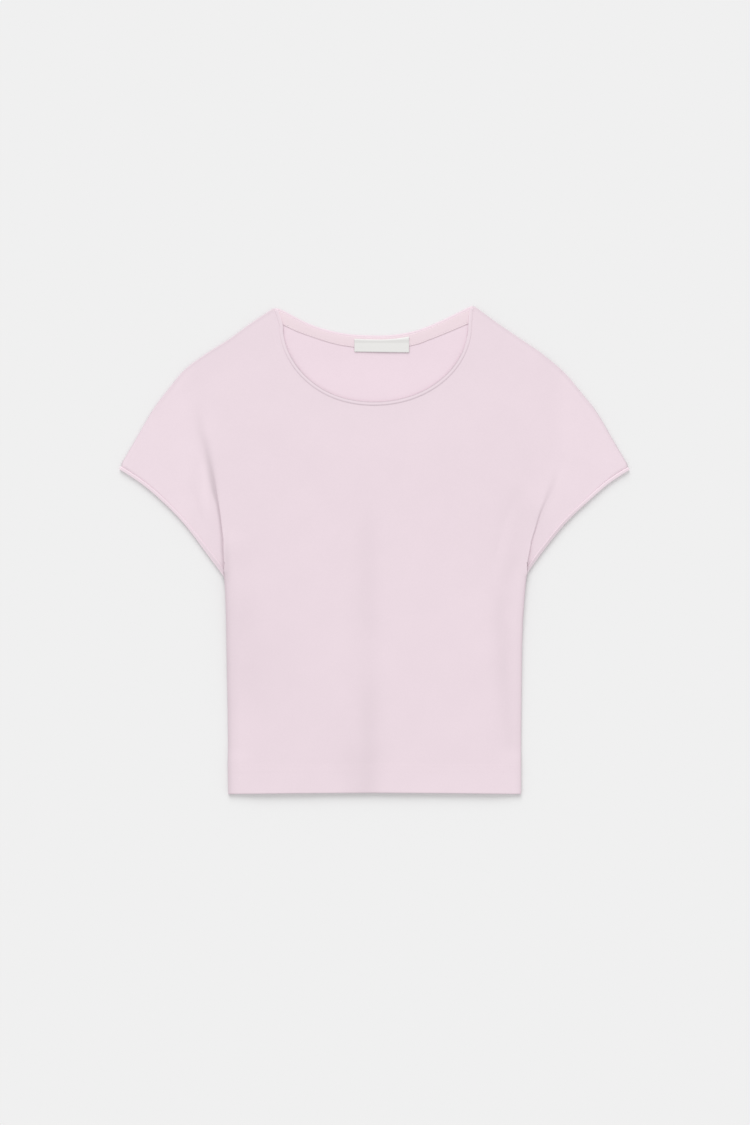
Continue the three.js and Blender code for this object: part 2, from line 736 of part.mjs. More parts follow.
const cloth = { color: CLOTH_COLOUR, roughness: 0.9, metalness: 0 };
const inside = { color: INSIDE_COLOUR, roughness: 0.9, metalness: 0 };
const satin = { color: LABEL_COLOUR, roughness: 0.5, metalness: 0 };

const PIECES = [
  { name: 'back_panel', geometry: backPanel(), finish: cloth },
  { name: 'front_panel', geometry: frontPanel(), finish: cloth },
  { name: 'neck_binding_front', geometry: frontNeckRoll(), finish: cloth },
  { name: 'neck_binding_back', geometry: backNeckRoll(), finish: cloth },
  { name: 'back_neck_tape', geometry: backNeckTape(), finish: inside },
  { name: 'neck_label', geometry: neckLabel(), finish: satin },
  { name: 'sleeve_binding_left', geometry: sleeveRoll('left'), finish: cloth },
  { name: 'sleeve_binding_right', geometry: sleeveRoll('right'), finish: cloth },
];

const garment = new THREE.Group();
garment.name = 'crop_top';
for (const { name, geometry, finish } of PIECES) {
  geometry.computeVertexNormals();
  const mesh = new THREE.Mesh(geometry, new THREE.MeshStandardMaterial(finish));
  mesh.name = name;
  garment.add(mesh);
}

const outline = new THREE.Box3().setFromObject(garment);
const middle = outline.getCenter(new THREE.Vector3());
garment.position.set(-middle.x, -middle.y, -outline.min.z);

export default garment;
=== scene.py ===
"""Cropped jersey top with cap sleeves, laid flat on its back on a white surface and seen from above.

Sizes are in millimetres. Heights on the garment (y) count from the hem, as on a cutting table, and
z from the surface; a mesh gets metres and the frame's place when it is made.
"""

import bpy
import numpy as np
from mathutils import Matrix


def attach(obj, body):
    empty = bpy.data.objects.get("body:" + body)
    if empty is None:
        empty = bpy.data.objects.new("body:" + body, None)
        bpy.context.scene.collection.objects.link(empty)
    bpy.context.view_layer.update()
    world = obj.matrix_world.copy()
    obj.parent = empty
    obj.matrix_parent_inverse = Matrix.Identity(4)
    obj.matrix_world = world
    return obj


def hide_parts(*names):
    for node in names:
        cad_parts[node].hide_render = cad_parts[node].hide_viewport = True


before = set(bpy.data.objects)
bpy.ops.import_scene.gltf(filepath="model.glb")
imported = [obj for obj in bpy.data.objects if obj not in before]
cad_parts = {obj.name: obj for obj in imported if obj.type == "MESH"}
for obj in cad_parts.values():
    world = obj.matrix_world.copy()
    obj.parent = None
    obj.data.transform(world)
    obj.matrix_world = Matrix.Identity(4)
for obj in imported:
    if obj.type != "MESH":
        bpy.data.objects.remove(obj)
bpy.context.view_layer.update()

# White surface, soft daylight and the camera.
# A matt white table top lies under the garment. Most light comes evenly from all round, and the rest
# from a wide soft window beyond the neck, a little to the left, which leaves short shadows below the
# hem and the sleeves.
SURFACE_REACH = 6.0
SURFACE_COLOUR = (0.80, 0.80, 0.80, 1)
# Scale and detail of the faint cloudiness in its roughness
SURFACE_CLOUD = (4.0, 2.0)
SKY_STRENGTH = 0.797
WINDOW_STRENGTH = 1.60
WINDOW_ELEVATION = np.radians(35)
WINDOW_WIDTH = np.radians(42)
WINDOW_TURN = np.radians(8)
VIEW_HEIGHT = 1.06875
CAMERA_HEIGHT = 5.0
CAMERA_MIDDLE = (0.0005, -0.0117)
FILM_HEIGHT = 24.0


class Number:
    """A number socket of a material; arithmetic on it adds Math nodes."""

    def __init__(self, finish, socket):
        self.finish = finish
        self.socket = socket

    def math(self, operation, *values):
        return self.finish.node("ShaderNodeMath", {"operation": operation}, dict(enumerate(values)))[0]

    def __add__(self, other):
        return self.math("ADD", self, other)

    def __sub__(self, other):
        return self.math("SUBTRACT", self, other)

    def __rsub__(self, other):
        return self.math("SUBTRACT", other, self)

    def __mul__(self, other):
        return self.math("MULTIPLY", self, other)

    __radd__ = __add__
    __rmul__ = __mul__

    def wave(self, pitch):
        """Sine that comes round once in each pitch."""
        return self.math("SINE", self * (2 * np.pi / pitch))


class Finish:
    """A material under way; node() adds one node from its type, settings and inputs."""

    def __init__(self, name):
        self.material = bpy.data.materials.new(name)
        self.material.use_nodes = True
        self.tree = self.material.node_tree
        self.tree.nodes.clear()
        self.place = self.node("ShaderNodeTexCoord")[3]

    def node(self, kind, settings=None, inputs=None):
        node = self.tree.nodes.new(kind)
        for setting, value in (settings or {}).items():
            setattr(node, setting, value)
        for key, value in (inputs or {}).items():
            if isinstance(value, Number):
                self.tree.links.new(value.socket, node.inputs[key])
            else:
                node.inputs[key].default_value = value
        return [Number(self, socket) for socket in node.outputs]

    def flat_place(self):
        return self.node("ShaderNodeSeparateXYZ", inputs={0: self.place})[:2]

    def noise(self, scale, detail, place=None):
        inputs = {"Vector": place or self.place, "Scale": scale, "Detail": detail}
        return self.node("ShaderNodeTexNoise", inputs=inputs)[0]

    def darkened(self, factor, colour, share, clamp=True):
        """Mixes a colour by a factor with a darker one, which is a share of it."""
        dark = tuple(c * share for c in colour[:3]) + (1,)
        return self.node("ShaderNodeMix", {"data_type": "RGBA", "clamp_factor": clamp},
                         {"Factor": factor, 6: colour, 7: dark})[2]

    def bump(self, strength, distance, height):
        inputs = {"Strength": strength, "Distance": distance, "Height": height}
        return self.node("ShaderNodeBump", inputs=inputs)[0]

    def surface(self, inputs):
        """Joins a Principled shader with these inputs to the material and gives the material."""
        shader = self.node("ShaderNodeBsdfPrincipled", inputs=inputs)[0]
        self.node("ShaderNodeOutputMaterial", inputs={"Surface": shader})
        return self.material


def placed(name, data):
    """Object of the scene with this data."""
    made = bpy.data.objects.new(name, data)
    bpy.context.scene.collection.objects.link(made)
    return made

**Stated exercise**
Between the line containing "const outline = new" and the line containing "if empty is" lies the part to return. Return it exactly, counting both of those lines.

**Solution to this exercise**
const outline = new THREE.Box3().setFromObject(garment);
const middle = outline.getCenter(new THREE.Vector3());
garment.position.set(-middle.x, -middle.y, -outline.min.z);

export default garment;
=== scene.py ===
"""Cropped jersey top with cap sleeves, laid flat on its back on a white surface and seen from above.

Sizes are in millimetres. Heights on the garment (y) count from the hem, as on a cutting table, and
z from the surface; a mesh gets metres and the frame's place when it is made.
"""

import bpy
import numpy as np
from mathutils import Matrix


def attach(obj, body):
    empty = bpy.data.objects.get("body:" + body)
    if empty is None:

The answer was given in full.